Thank you very much for this in-depth explanation. Appreciate your kind and
valuable reply.

I just noticed that restarting the httpd server is included in the examples
section of the acme-client man page too!

https://man.openbsd.org/acme-client.1

Unfortunately didn't pay the necessary attention up to now :(

Thank you


On Tue, Feb 16, 2021 at 8:21 PM Janne Johansson <icepic...@gmail.com> wrote:

> Den tis 16 feb. 2021 kl 18:50 skrev Teno Deuter <gvg...@googlemail.com>:
>
>> after "rcctl reload httpd" everything works well. Thank you very much.
>>
>> I'm running this configuration since early 6.8 and I don't think that I
>> was
>> restarting the server! That's why I got now surprised.
>>
>
> All TLS-services that chroot do so in order to make the serving part not
> be able to affect (or read) the secret keys when they are running.
>
> https(8) on openbsd is very much like that.
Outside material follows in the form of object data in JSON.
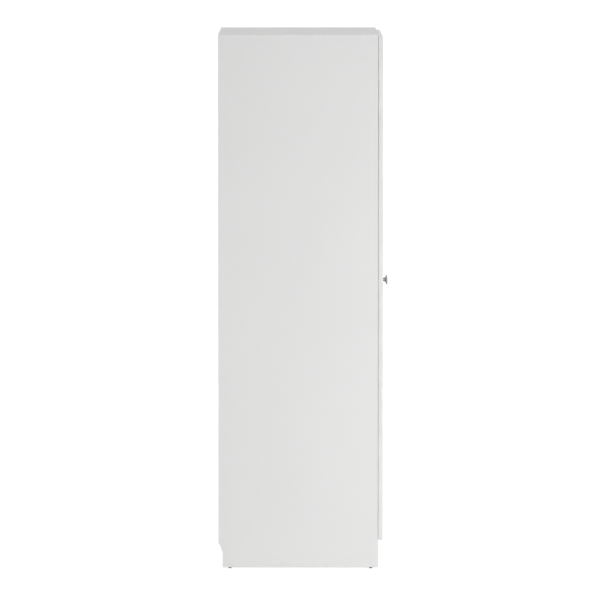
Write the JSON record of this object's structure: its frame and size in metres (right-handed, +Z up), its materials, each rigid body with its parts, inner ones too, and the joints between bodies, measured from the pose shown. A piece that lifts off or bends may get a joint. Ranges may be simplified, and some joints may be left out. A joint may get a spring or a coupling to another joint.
{
  "type": "wardrobe",
  "caption": "Tall wardrobe of white coated boards with hinged doors, small disc knobs, a rounded skirting cut-out at the back, a hat shelf and a clothes rail.",
  "frame": {"origin": "on the floor, in the middle of the whole width and of the whole depth with the knobs", "axes": "+Z up, -Y towards the front with the doors, +X to the right of somebody who faces the doors"},
  "size_m": [0.9, 0.575, 1.8],
  "materials": {
    "coated_board": "white coating over particle board, satin",
    "back_board": "white lacquer over hardboard, satin",
    "back_strip": "satin",
    "edging": "satin",
    "stud_steel": "zinc plated",
    "rail_chrome": "polished",
    "socket_chrome": "satin",
    "screw_steel": "zinc plated",
    "cast_zinc": "die cast zinc, satin",
    "bolt_steel": "yellow zinc plated",
    "dowel_wood": "raw beech",
    "glide_plastic": "matt",
    "bumper_rubber": "soft, milky",
    "bracket_steel": "zinc plated",
    "knob_metal": "brushed nickel",
    "hinge_steel": "nickel plated",
    "pin_steel": "ground"
  },
  "bodies": {
    "carcass": {"top_board": "coated_board", "bottom_board": "coated_board", "plinth_board": "coated_board", "left_side_board": "coated_board", "right_side_board": "coated_board", "hat_shelf": "coated_board", "left_back_leaf": "back_board", "right_back_leaf": "back_board", "back_joining_strip": "back_strip", "upright_edging": "edging", "level_edging": "edging", "shelf_studs": "stud_steel", "clothes_rail": "rail_chrome", "rail_sockets": "socket_chrome", "rail_socket_screws": "screw_steel", "cam_locks": "cast_zinc", "cam_bolts": "bolt_steel", "wooden_dowels": "dowel_wood", "glides": "glide_plastic", "wall_brackets": "bracket_steel", "wall_bracket_screws": "screw_steel", "left_hinge_plates": "cast_zinc", "left_hinge_arms": "hinge_steel", "left_plate_screws": "screw_steel", "left_arm_screws": "screw_steel", "left_arm_pins": "pin_steel", "right_hinge_plates": "cast_zinc", "right_hinge_arms": "hinge_steel", "right_plate_screws": "screw_steel", "right_arm_screws": "screw_steel", "right_arm_pins": "pin_steel", "door_bumpers": "bumper_rubber"},
    "left_inner_link_set": {"left_inner_links": "hinge_steel"},
    "left_door": {"left_door_board": "coated_board", "left_door_long_edging": "edging", "left_door_short_edging": "edging", "left_knob": "knob_metal", "left_knob_screw": "screw_steel", "left_hinge_cups": "hinge_steel", "left_cup_pins": "pin_steel", "left_cup_screws": "screw_steel"},
    "left_outer_link_set": {"left_outer_links": "hinge_steel"},
    "right_inner_link_set": {"right_inner_links": "hinge_steel"},
    "right_door": {"right_door_board": "coated_board", "right_door_long_edging": "edging", "right_door_short_edging": "edging", "right_knob": "knob_metal", "right_knob_screw": "screw_steel", "right_hinge_cups": "hinge_steel", "right_cup_pins": "pin_steel", "right_cup_screws": "screw_steel"},
    "right_outer_link_set": {"right_outer_links": "hinge_steel"}
  },
  "joints": [
    {"name": "left_inner_link_turn", "type": "hinge", "parent": "carcass", "child": "left_inner_link_set", "pos_m": [-0.398, -0.2467, 0.944], "axis": [0, 0, -1], "range_deg": [-23.57, 0]},
    {"name": "left_door_swing", "type": "hinge", "parent": "left_inner_link_set", "child": "left_door", "pos_m": [-0.4365, -0.25385, 0.944], "axis": [0, 0, -1], "range_deg": [0, 118.56]},
    {"name": "left_outer_link_turn", "type": "hinge", "parent": "left_door", "child": "left_outer_link_set", "pos_m": [-0.4386, -0.259, 0.944], "axis": [0, 0, -1], "range_deg": [-108.03, 0]},
    {"name": "right_inner_link_turn", "type": "hinge", "parent": "carcass", "child": "right_inner_link_set", "pos_m": [0.398, -0.2467, 0.944], "axis": [0, 0, 1], "range_deg": [-23.57, 0]},
    {"name": "right_door_swing", "type": "hinge", "parent": "right_inner_link_set", "child": "right_door", "pos_m": [0.4365, -0.25385, 0.944], "axis": [0, 0, 1], "range_deg": [0, 118.56]},
    {"name": "right_outer_link_turn", "type": "hinge", "parent": "right_door", "child": "right_outer_link_set", "pos_m": [0.4386, -0.259, 0.944], "axis": [0, 0, 1], "range_deg": [-108.03, 0]}
  ],
  "couplings": [
    {"joint": "left_inner_link_turn", "follows": "left_door_swing", "ratio": -0.19872},
    {"joint": "left_outer_link_turn", "follows": "left_door_swing", "ratio": -0.91106},
    {"joint": "right_inner_link_turn", "follows": "right_door_swing", "ratio": -0.19872},
    {"joint": "right_outer_link_turn", "follows": "right_door_swing", "ratio": -0.91106}
  ]
}
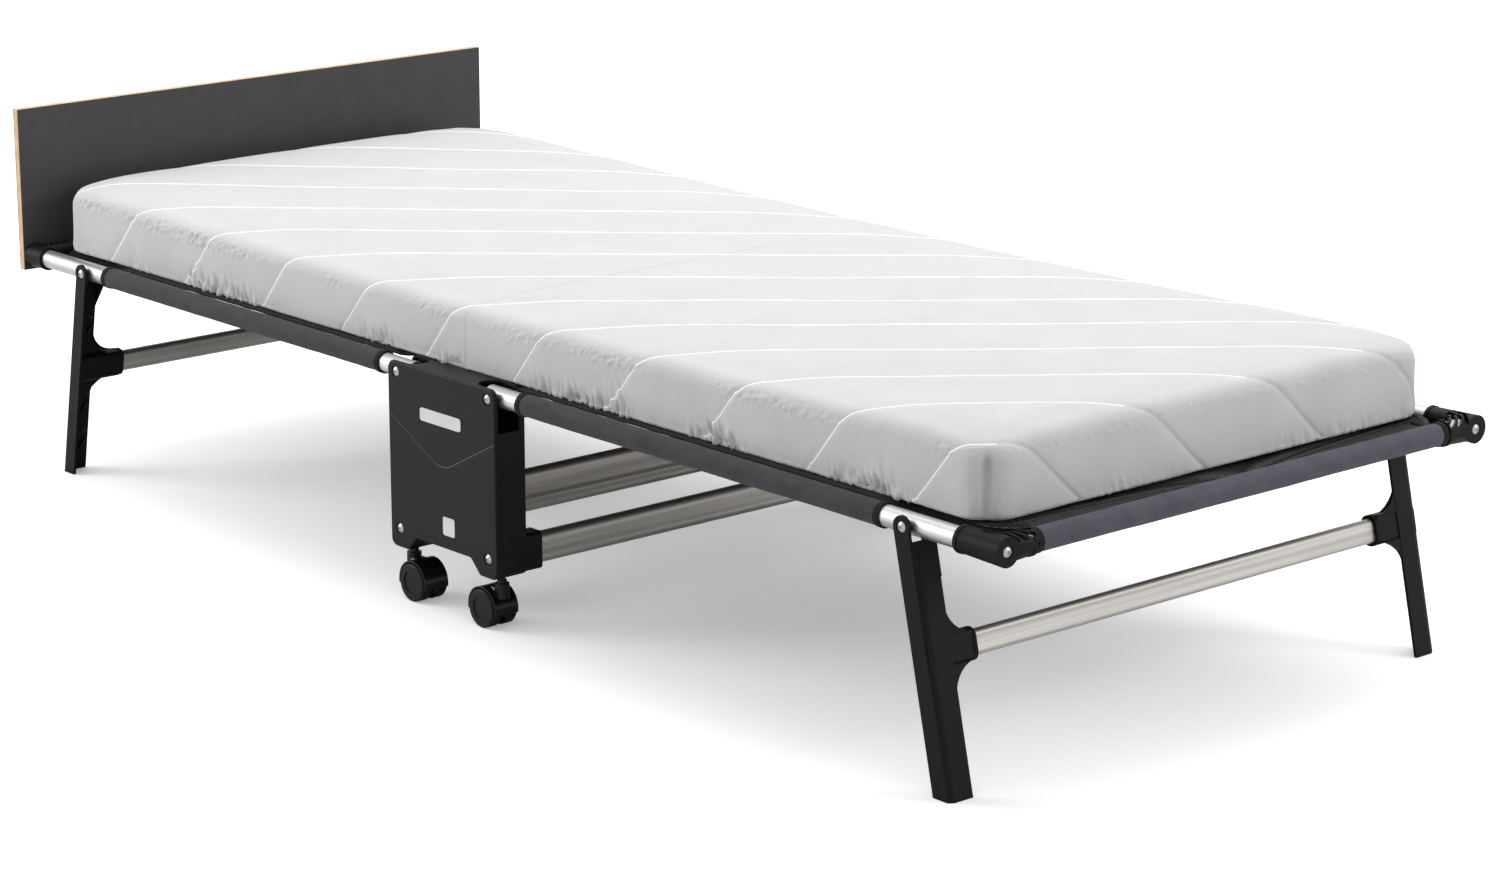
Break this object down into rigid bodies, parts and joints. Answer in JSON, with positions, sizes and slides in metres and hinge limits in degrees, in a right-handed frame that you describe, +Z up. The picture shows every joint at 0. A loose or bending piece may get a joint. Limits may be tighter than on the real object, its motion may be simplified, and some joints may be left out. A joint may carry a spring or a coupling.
{
  "type": "rollaway bed",
  "caption": "Folding rollaway bed with a mattress, fabric mesh deck, tubular side rails, splayed folding legs, a headboard and a central unit on castors.",
  "frame": {"origin": "on the floor, in the middle of the bed's footprint", "axes": "+X from the head to the foot, +Z up, -Y the right-hand side when lying on the back with the head at -X"},
  "size_m": [1.9968, 0.8314, 0.5115],
  "materials": {
    "housing_plastic": "satin moulded",
    "aluminium_bar": "anodised, brushed",
    "aluminium_tube": "anodised, brushed",
    "moulded_plastic": "satin moulded",
    "plug_plastic": "moulded",
    "bolt_steel": "zinc plated",
    "nylon": "nylon",
    "collar_rubber": "matt",
    "badge_plate": "satin, blank",
    "label_film": "printed film, blank",
    "deck_mesh": "open woven mesh",
    "sleeve_fabric": "coarse plain weave",
    "end_sleeve_fabric": "heathered weave",
    "binding_fabric": "folded tape",
    "laminate": "fine textured laminate",
    "board_core": "raw board edge",
    "mattress_cover": "quilted knit",
    "castor_plastic": "moulded",
    "wheel_rubber": "satin tread"
  },
  "bodies": {
    "centre_unit": {"housing_cover_right": "housing_plastic", "housing_cover_left": "housing_plastic", "housing_back_right": "housing_plastic", "housing_back_left": "housing_plastic", "lower_bar_head": "aluminium_bar", "lower_bar_foot": "aluminium_bar", "upper_bar": "aluminium_bar", "bar_plugs": "plug_plastic", "lower_bar_bolts": "bolt_steel", "upper_bar_screws": "bolt_steel", "fold_pivot_bolts": "bolt_steel", "fold_pivot_nuts": "bolt_steel", "fold_pivot_spacers": "nylon", "blank_badges": "badge_plate", "blank_label": "label_film", "deck_centre": "deck_mesh", "mattress_centre": "mattress_cover"},
    "head_half": {"head_rails": "aluminium_tube", "head_rail_plugs": "plug_plastic", "head_end_tube": "aluminium_tube", "head_corner_connectors": "moulded_plastic", "head_leg_bolts": "bolt_steel", "head_leg_spacers": "nylon", "head_side_sleeves": "sleeve_fabric", "head_end_sleeve": "end_sleeve_fabric", "head_sleeve_bindings": "binding_fabric", "head_deck": "deck_mesh", "mattress_head": "mattress_cover", "headboard_bolts": "bolt_steel", "headboard_front_laminate": "laminate", "headboard_core": "board_core", "headboard_back_laminate": "laminate"},
    "foot_half": {"foot_rails": "aluminium_tube", "foot_rail_plugs": "plug_plastic", "foot_end_tube": "aluminium_tube", "foot_corner_connectors": "moulded_plastic", "foot_leg_bolts": "bolt_steel", "foot_leg_spacers": "nylon", "foot_side_sleeves": "sleeve_fabric", "foot_end_sleeve": "end_sleeve_fabric", "foot_sleeve_bindings": "binding_fabric", "foot_deck": "deck_mesh", "mattress_foot": "mattress_cover", "foot_corner_bolts": "bolt_steel"},
    "head_legs": {"head_leg_right": "moulded_plastic", "head_leg_left": "moulded_plastic", "head_leg_crossbar": "aluminium_bar", "head_leg_collars": "collar_rubber"},
    "foot_legs": {"foot_leg_right": "moulded_plastic", "foot_leg_left": "moulded_plastic", "foot_leg_crossbar": "aluminium_bar", "foot_leg_collars": "collar_rubber"},
    "castor_head_right_swivel": {"castor_head_right_hood": "castor_plastic"},
    "castor_head_right_wheels": {"castor_head_right_wheels": "wheel_rubber"},
    "castor_head_left_swivel": {"castor_head_left_hood": "castor_plastic"},
    "castor_head_left_wheels": {"castor_head_left_wheels": "wheel_rubber"},
    "castor_foot_right_swivel": {"castor_foot_right_hood": "castor_plastic"},
    "castor_foot_right_wheels": {"castor_foot_right_wheels": "wheel_rubber"},
    "castor_foot_left_swivel": {"castor_foot_left_hood": "castor_plastic"},
    "castor_foot_left_wheels": {"castor_foot_left_wheels": "wheel_rubber"}
  },
  "joints": [
    {"name": "head_fold", "type": "hinge", "parent": "centre_unit", "child": "head_half", "pos_m": [-0.08465, 0, 0.3], "axis": [0, 1, 0], "range_deg": [0, 88], "deforming": ["mattress_centre"]},
    {"name": "foot_fold", "type": "hinge", "parent": "centre_unit", "child": "foot_half", "pos_m": [0.10455, 0, 0.3], "axis": [0, -1, 0], "range_deg": [0, 88]},
    {"name": "head_legs_fold", "type": "hinge", "parent": "head_half", "child": "head_legs", "pos_m": [-0.83005, 0, 0.3], "axis": [0, -1, 0], "range_deg": [0, 90]},
    {"name": "foot_legs_fold", "type": "hinge", "parent": "foot_half", "child": "foot_legs", "pos_m": [0.84995, 0, 0.3], "axis": [0, 1, 0], "range_deg": [0, 90]},
    {"name": "castor_head_right_turn", "type": "hinge", "parent": "centre_unit", "child": "castor_head_right_swivel", "pos_m": [-0.08205, -0.3925, 0.06], "axis": [0, 0, 1], "continuous": true},
    {"name": "castor_head_right_roll", "type": "hinge", "parent": "castor_head_right_swivel", "child": "castor_head_right_wheels", "pos_m": [-0.06305, -0.3925, 0.025], "axis": [0, 1, 0], "continuous": true},
    {"name": "castor_head_left_turn", "type": "hinge", "parent": "centre_unit", "child": "castor_head_left_swivel", "pos_m": [-0.08205, 0.3925, 0.06], "axis": [0, 0, 1], "continuous": true},
    {"name": "castor_head_left_roll", "type": "hinge", "parent": "castor_head_left_swivel", "child": "castor_head_left_wheels", "pos_m": [-0.06305, 0.3925, 0.025], "axis": [0, 1, 0], "continuous": true},
    {"name": "castor_foot_right_turn", "type": "hinge", "parent": "centre_unit", "child": "castor_foot_right_swivel", "pos_m": [0.10195, -0.3925, 0.06], "axis": [0, 0, 1], "continuous": true},
    {"name": "castor_foot_right_roll", "type": "hinge", "parent": "castor_foot_right_swivel", "child": "castor_foot_right_wheels", "pos_m": [0.08295, -0.3925, 0.025], "axis": [0, 1, 0], "continuous": true},
    {"name": "castor_foot_left_turn", "type": "hinge", "parent": "centre_unit", "child": "castor_foot_left_swivel", "pos_m": [0.10195, 0.3925, 0.06], "axis": [0, 0, 1], "continuous": true},
    {"name": "castor_foot_left_roll", "type": "hinge", "parent": "castor_foot_left_swivel", "child": "castor_foot_left_wheels", "pos_m": [0.08295, 0.3925, 0.025], "axis": [0, 1, 0], "continuous": true}
  ]
}
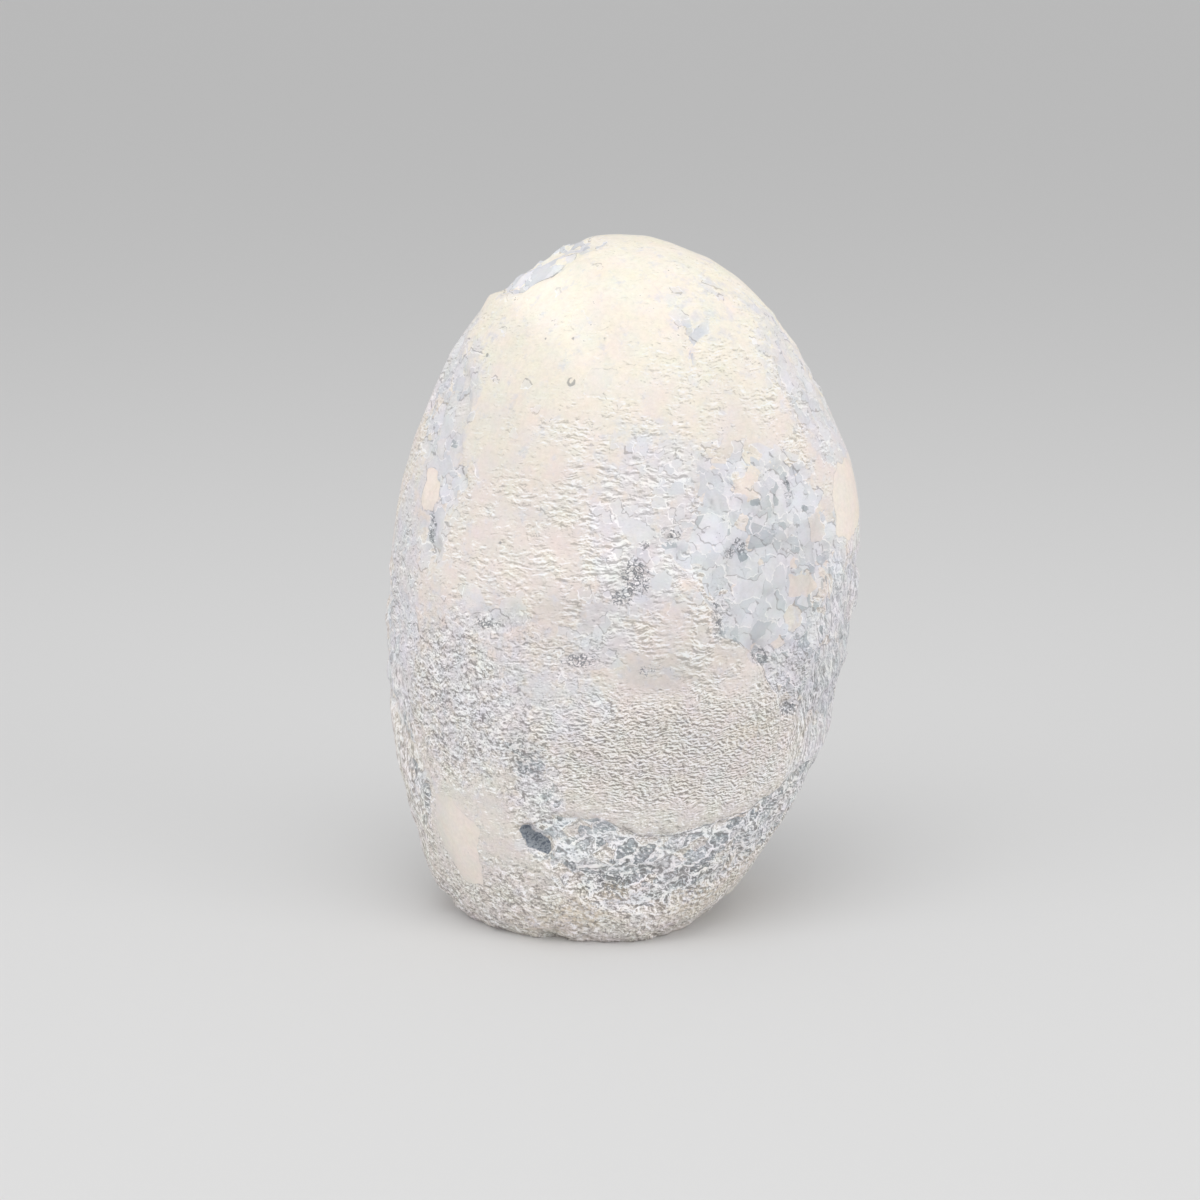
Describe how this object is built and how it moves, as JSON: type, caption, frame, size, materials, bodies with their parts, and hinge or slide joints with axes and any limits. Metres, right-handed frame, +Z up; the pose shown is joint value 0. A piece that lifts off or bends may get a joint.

You do not want a
> misconfiguration to suddenly make httpd serve the key-file over the web.
>
> This in turn means, that if you replace the key file on disk, the running
> httpd will not be able to read the new key, and hence not be able to start
> using it,
> which is why you need to make a full restart for it to be able to read the
> key at startup, then drop privileges and lock itself into a chroot so it no
> longer
> can read this (and other!) key material.
>
> The script that does the renewals with acme should check if the cert was
> renewed and restart httpd if so.
> If you look closely at the manpage, you will see that the return code from
> running acme-client is made so
> that you can see if it renewed the cert or not, and can easily base script
> decisions on it.
>
> --
> May the most significant bit of your life be positive.